Similar to Flarf poetry, spam poetry and prose is compiled from email and website spam, though typically the author's adding original material is much more limited than with Flarf poetry. One Contemporary poet--J. Gordon Faylor--has composed and released several collections of spam through Lulu, a print-on-demand press. Spam texts such as these push our questions of authorship and collaboration even further, in that composing these works is almost completely a matter of assembling or remixing found texts. In making this claim, I don't mean to conflate assemblage and remix; I think that both processes are used in this type of work. Some pieces "work" by juxtaposing dissimilar texts, while others remix found texts to create a seamless line of prose (seamless in the sense that the text almost follows traditional syntax). That these types of texts have "made it" in the poetry scene is evident by their inclusion on lists like Steve Evans' attention span, which is compiled from contemporary writers' lists and reviews of texts they're currently reading. 

Collective Task

 

Like Flarf, Collective Task consists of a listserv of Contemporary poets. Each month, a member of the collective send a "task" to the list, and the participants have the month to create a piece in response to the task. Many of the responses are alphabetic texts, though some include images, audio, and video. Also like Flarf, Collective Task has led to a series of events in which the authors present their work, most notably the 2011 event at MoMA. In addition to the event, the pieces are compiled in a text that is printed and sold at the end of each iteration (new members come and go each year). This type of composing seems related to our discussions of collaboration and co-authorship. Are the collective task members co-authors, in the sense one member creates a task and others respond to it? Again, as with the other types of text I've described, I think that this collective is calling authorship and collaboration into question or, to put it a different way, they're playing with notions of co/authorship. 

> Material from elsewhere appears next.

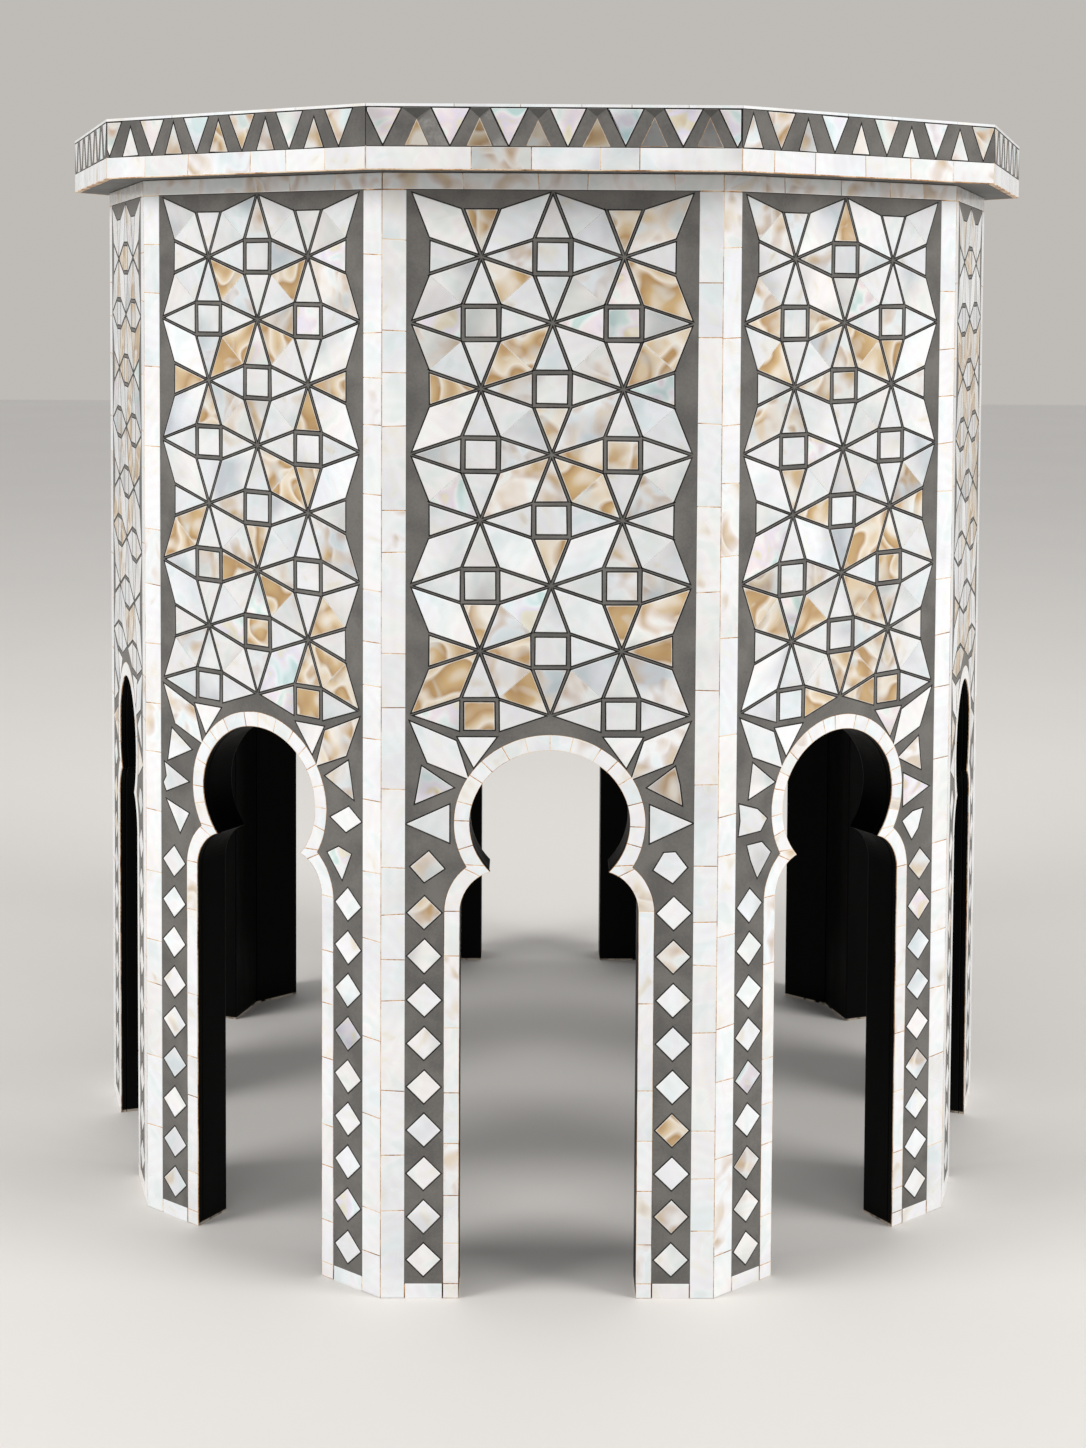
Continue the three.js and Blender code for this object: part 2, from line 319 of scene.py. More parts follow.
def paint_material():
    """Black satin paint on board, a little dusty, with brush marks and a foot rubbed bare."""
    material, tree, shader = new_material("black_satin_paint")
    place = add(tree, "ShaderNodeTexCoord").outputs["Object"]
    stretched = add(tree, "ShaderNodeMapping", {"Vector": place, "Scale": (1.0, 1.0, 0.12)})
    marks = noise(tree, stretched.outputs["Vector"], 160.0, 3.0)
    dust = noise(tree, place, 14.0, 4.0, 0.3)
    black = ramp(tree, dust, [(0.35, 0.0006, 0.0006, 0.0006), (0.70, 0.0016, 0.0015, 0.0014)])
    height = add(tree, "ShaderNodeSeparateXYZ", {"Vector": place}).outputs["Z"]
    rubbed = remap(tree, height, 0.0008, 0.0014, 1.0, 0.0)
    worn = math_node(tree, "MULTIPLY", rubbed, remap(tree, marks, 0.35, 0.5, 0.0, 1.0))
    tree.links.new(mix(tree, worn, black, (0.55, 0.47, 0.38, 1)), shader.inputs["Base Color"])
    tree.links.new(remap(tree, marks, 0.3, 0.7, 0.36, 0.5), shader.inputs["Roughness"])
    bump = add(tree, "ShaderNodeBump", {"Height": marks, "Strength": 0.15, "Distance": 0.0002})
    tree.links.new(bump.outputs["Normal"], shader.inputs["Normal"])
    shader.inputs["Specular IOR Level"].default_value = 0.07
    return material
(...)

Though some of the texts we've read this semester--Fitzpatrick, Johnson-Eilola and Selber, Lessig, and Jenkins--have focused on what authorship comes to mean in convergence culture, I think that looking to the poetry community for examples shows us that convergence culture can be about play just as much as it can be about participating and contributing to/benefiting from collective intelligence. 

Flarf Poetry 

 

Flarf poetry started on a listserv (Flarflist) where poets like Sharon Mesmer and Ben Friedlander sent in snippets of poems compiled from "strange" Google searches. The poetry quickly moved beyond the confines of the Flarflist to events like the Flarf poetry festival at Kelly Writer’s House at UPenn. Though the poems begin as a compilation of Google search results, the poets arrange those results and add original material to create an oddly coherent poem (see: "Annoying Diabetic Bitch"). I think this type of composing relates to the questions we've posed about collaboration: in this instance, is Mesmer collaborating with Google/users? Could we call her an author if much of the work is a type of remix? Certainly Flarfists have these kinds of questions in mind as they compose and discuss their work with other poets. Questioning authorship is a main tenet of Flarf, and perhaps Contemporary poetry in general.